Who formulates impeachment charges? The Constitution reads: “The House of Representatives … shall have the sole Power of Impeachment,” (Art. I, Sec. 2, Cla. 5). The people placed him in power and their representatives—the House—alone initiates and formulates the charges for his possible removal. But formulating the charges does require a favorable vote of the full House.

Who tries the charges? “The Senate shall have the sole Power to try all Impeachments. When sitting for that Purpose, they shall be on Oath…” [to support the Constitution and tell the truth].

Who presides at the trial? “When the President of the United States is tried, the Chief Justice [presently John Roberts} shall preside.” (Ibid. Sec. 3, Cla. 6).

But a president can be removed for only four reasons. “The President… shall be removed from Office on Impeachment for, and Conviction of Treason, Bribery, or other High Crimes and Misdemeanors.” (Art. II Section 4). Can we remove a president we simply do not like? Only in the next election.

What are the charges against Trump? His enemies first tried treason, “he’s a Russian spy.” That failed! What about bribery? That’s hard when he gives to charity his monthly salary. Then collusion and obstruction of justice under “high crimes,” those failed too. How about adultery with Stormy Daniels and others? But that was before his election and John F. Kennedy and Bill Clinton did adultery as presidents in office, Clinton even with an intern in the Oval Office, and that was not enough to call for his office.
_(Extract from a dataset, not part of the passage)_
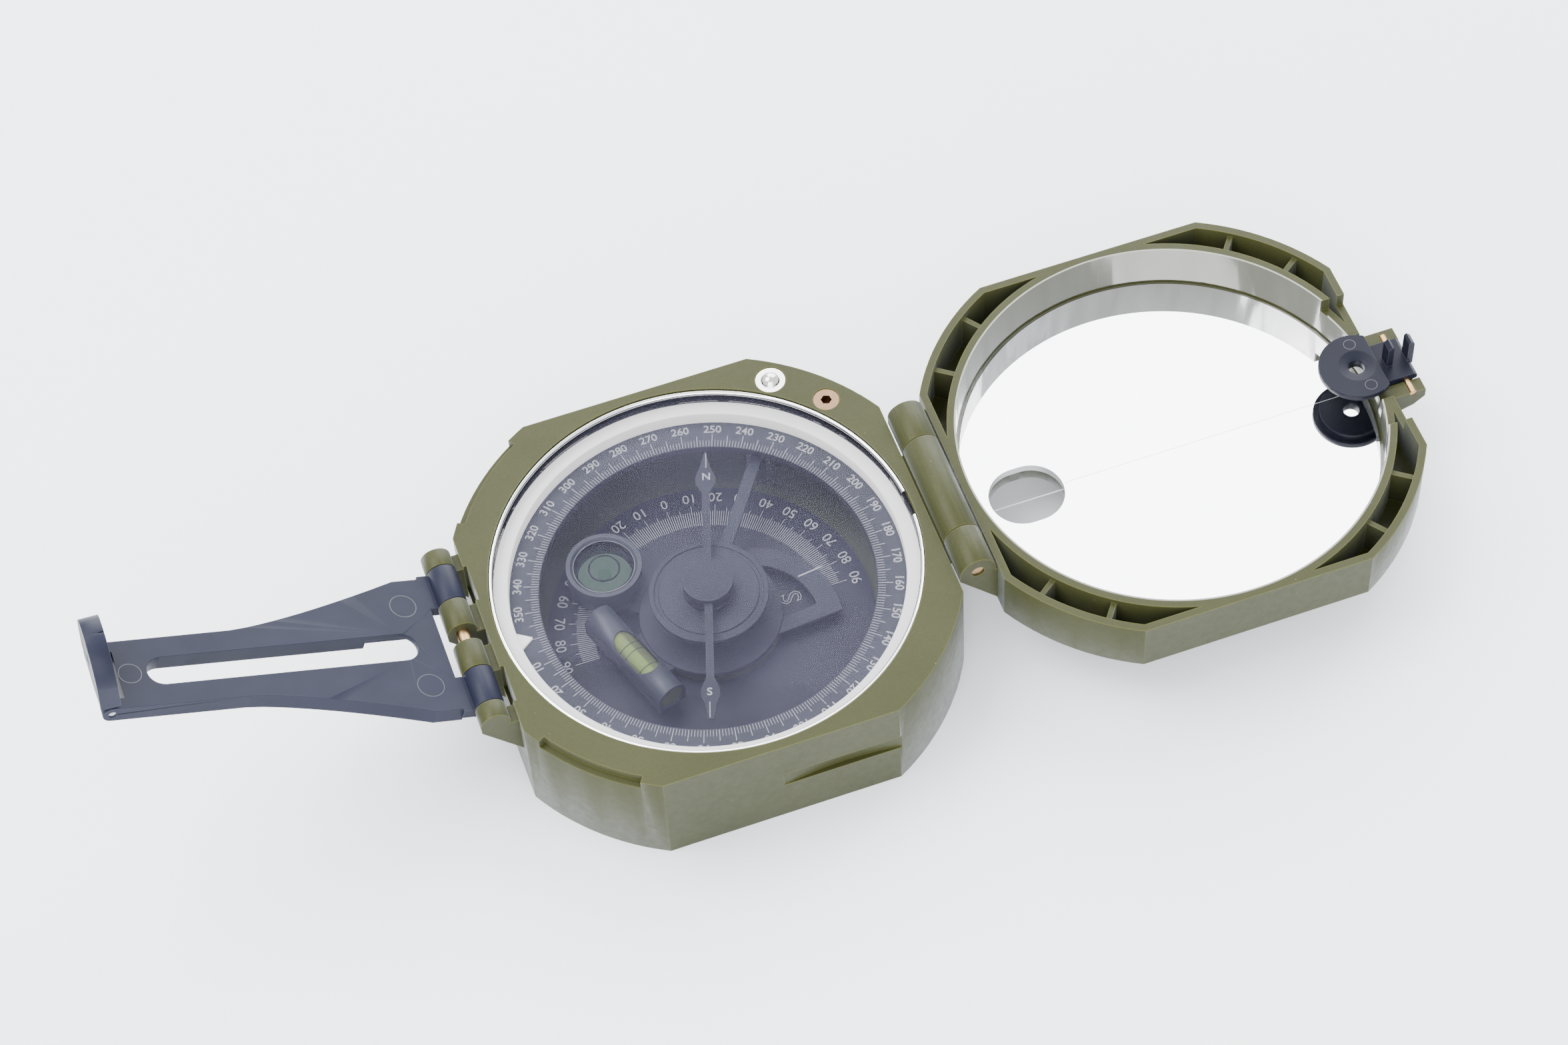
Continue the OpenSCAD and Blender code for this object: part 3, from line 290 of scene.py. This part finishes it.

Adultery effectively erased less serious charges essentially removing from the Constitution misdemeanors as impeachable offenses.

Enemies then tried the 25th Amendment, containing a provision that allows for the forceful removal of a sitting president who cannot physically continue to serve. They tried, he’s crazy therefor unfit for office, Rod Rosenstein offering to wear a wire to entrap the president. They could not find a cabinet member to so state. About 15 different accusations, all backfired—even the The Mueller Report. For three years our hostile establishment and Democratic news outlets never let up. Within weeks, the Russian Hoax was replaced with the “Ukrainian Hoax” but the promised Quick Pro Quo could not be found. Still no impeachable offenses.

If the intelligence community went rogue with a coup to undo the 2016 presidential election, which we have documented in previous columns, it is Trump’s absolute duty to take this story to its original source, in the Ukraine in 2016, for complete exposure so it never happens again for any president of either party. The Constitution requires it. “He shall take Care that the laws be faithfully executed” (Art.II, Sec. 4). As does his oath of office: ”I do solemnly swear…that I will faithfully execute the Office of President of the United States, and will to the best of my Ability, preserve, protect and defend the Constitution of the United States” (Art. II, Sec. 1, Cla. 8).

So impeachment does not necessarily mean removal from office as Johnson and Clinton finished their terms. Nor will it for Trump. He will be acquitted for the same reason as Clinton—partisan politics—and likely will be reelected as no crime has been established.